How the 2013 Boston Marathon Bombings Affected This Year’s Attendance

A year ago, I logged a prediction (at 60% confidence) that this year’s Boston Marathon attendance would be lower than the previous year’s as a result of the 2013 bombings.

Well, the numbers are in, and I wasn’t even close: Last year, 26839 people entered the race. This year? 35671 runners, about 33% growth. (In hindsight, what was I even thinking?)
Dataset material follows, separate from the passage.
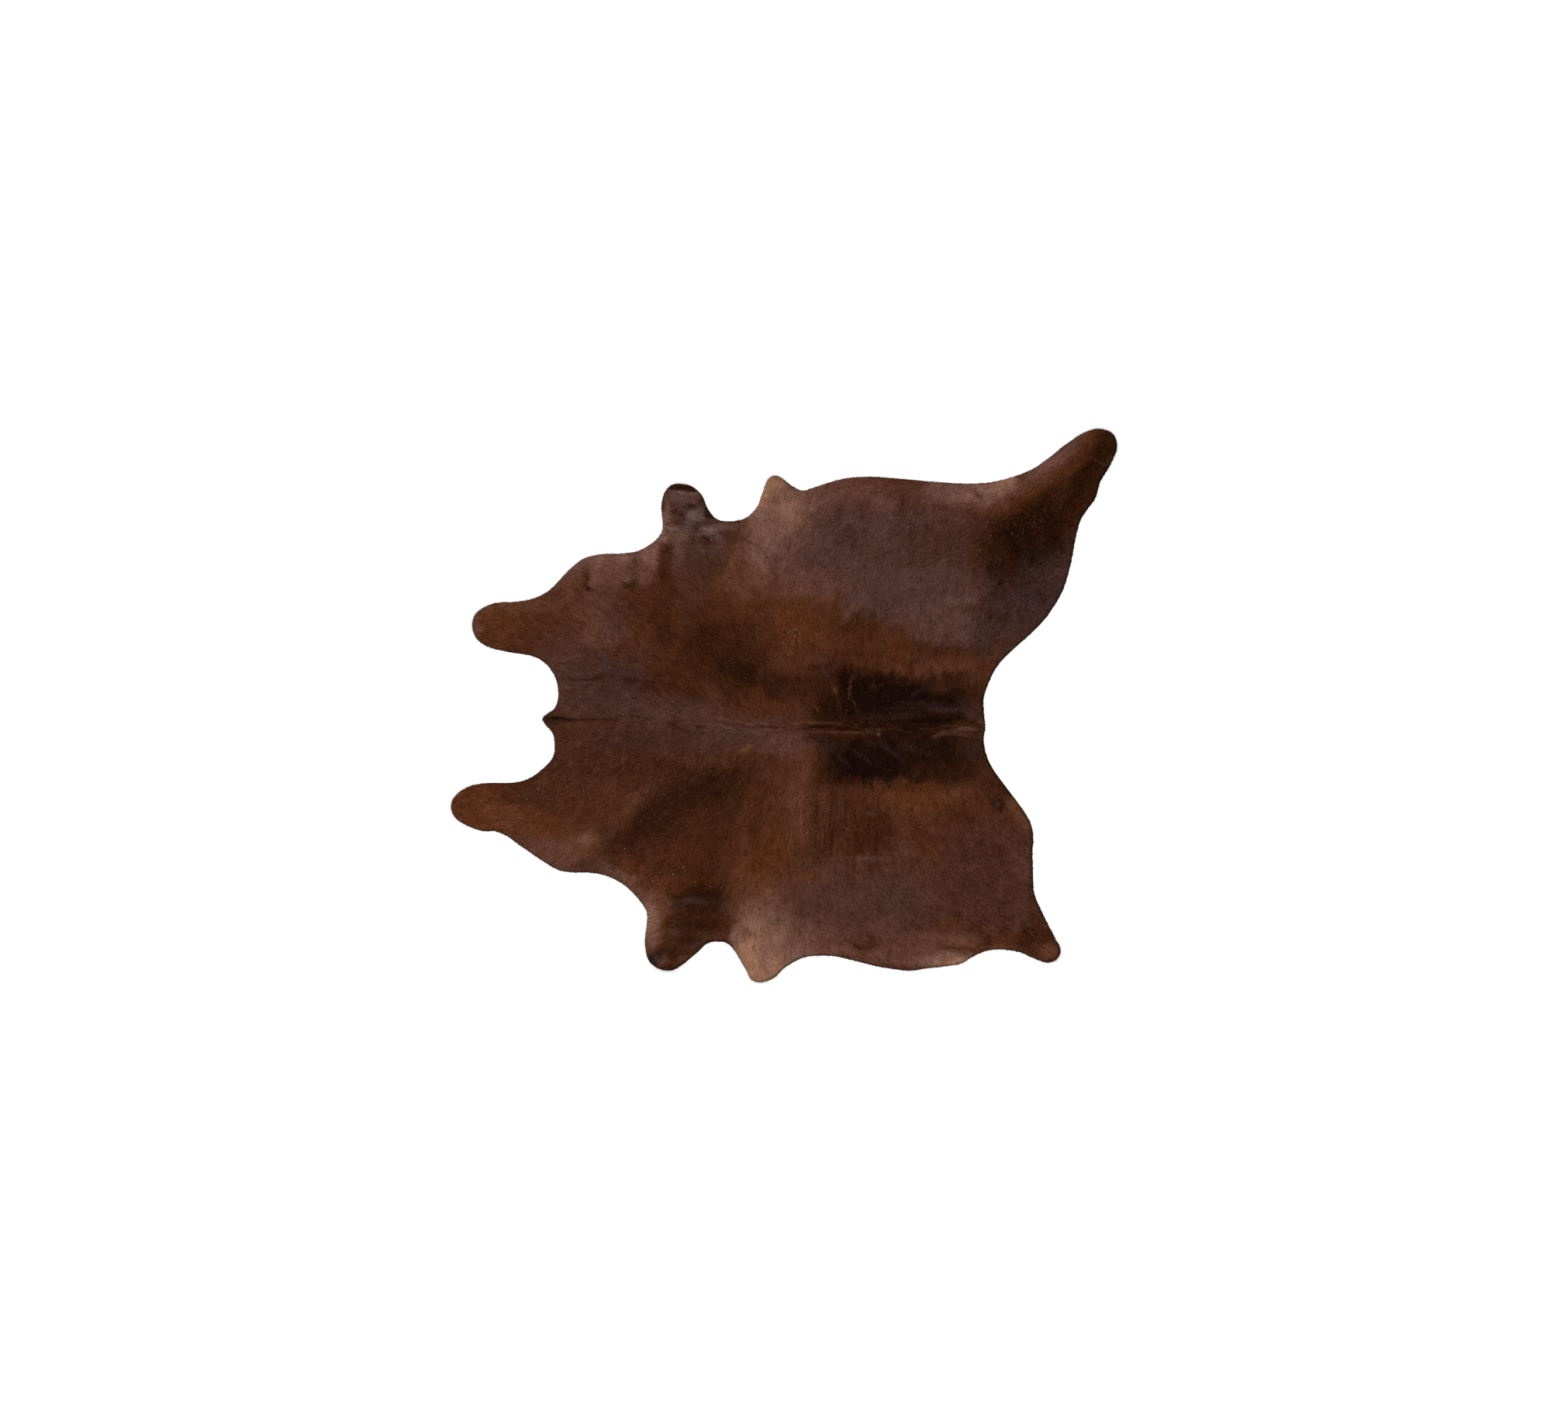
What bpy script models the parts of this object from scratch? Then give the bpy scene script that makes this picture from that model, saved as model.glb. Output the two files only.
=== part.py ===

I wanted to quantify just what sort of effect the bombings had on attendance, so I gathered all the data that’s readily available online, and plotted it:

boston-marathon-data

You’ll notice that 2014 seems like a pretty clear outlier. Fitting a line to the data allows us to quantify what normal growth probably would have looked like in an alternate universe where there were no bombings:

boston-marathon-data-plus-line

Running the numbers, the difference between the predicted turn out and the observed turn out is an additional 6087 runners. You might wonder: what kind of economic windfall is that? Well, the 2012 marathon generated $137.5 million in revenue, some $5123 per runner. This means that the additional 6087 runners should generate an additional 31.2 million in revenue, or about a tenth of the cost of the bombings’s damage (at least according to one NBC estimate).

On Bad Publicity

But we should go back and ask, “What was wrong with my intuition a year ago such that I expected marathon attendance to decrease?” I suspect I underestimated just how compelling a message like, “2014: Let’s race against terror” or “Racing in loving memory of Martin William Richard” would be.

I think I was thinking along the lines of, “Well, people died. People will think it’s dangerous, so they won’t go.” But of course that didn’t happen. Maybe I overestimated just how irrational people are. They probably figured the odds of a second attack were tiny.

Or maybe the sort of media coverage you get when someone attacks your marathon is just surprisingly effective advertising. The Boston Marathon was not even on my radar a year ago, but I’m sitting here and talking about it now, and I’m confident I wouldn’t be otherwise, so it certainly got my attention.

The most relevant comparison I can think of is the 2012 theater shooting, which marred the release of The Dark Knight Rises. Given the growth in Boston Marathon attendance, we might expect — perversely — that the shootings would be good for sales.

This doesn’t appear to be the case. The movie brought in 30 million less in sales than expected, and a 2013 analysis in the Journal of Criminal Analysis reports that the “Aurora theater shooting resulted in striking declines for Cinemark (the targeted theater) as well as major US competitors, but had no impact on overseas theater chains.”

The most salient difference between the two is, I expect, timeframe. A year’s passing makes the bombings feel distant (at least to someone not directly involved) while the bulk of the expected ticket sales took place soon after the theater shootings.

Finally, you might wonder: is there any truth to this whole notion of “no such thing as bad publicity”? Well, sorta: a 2004 study found that any reviews, positive and negative, increased book sales. A 2010 sorta replication found that negative reviews increased sales, but only of mostly unknown authors. Bad reviews of well-known authors, in contrast, hurt sales.

The paper itself offers a few interesting tidbits, too, including:

A wine described “as redolent of stinky socks,” for example, saw its sales increase by 5% after it was reviewed by a prominent wine website (O’Connell 2006). Similarly, although the movie Borat made relentless fun of the country of Kazakhstan, Hotels.com reported a “300 percent increase in requests for information about the country” after the film was released (Yabroff 2006, p. 8).

But, in general, bad publicity is bad publicity and we should stop paying too much attention to questionable adages:

Negative publicity often hurts. When a rumor circulated that McDonald’s used worm meat in its hamburgers, sales decreased by more than 25% (Greene 1978). Coverage of musician Michael Jackson’s bizarre behavior and brushes with the law destroyed his career. Viacom Inc. Chairman Sumner Redstone estimated that negative publicity cost Mission Impossible 3 more than $100 million in ticket sales (Burrough 2006), and film pundits have suggested that it is “almost impossible to recover from bad buzz” (James 2006).

Academic research corroborates this sentiment and casts further doubt on the old adage that “any publicity is good publicity.” Negative publicity about a product has been shown to hurt everything from product and brand evaluation (Tybout et al. 1981, Wyatt and Badger 1984) to firm net present value and sales (Goldenberg et al. 2007, Reinstein and Snyder 2005). Negative movie reviews, for example, decrease box office receipts (Basuroy et al. 2003).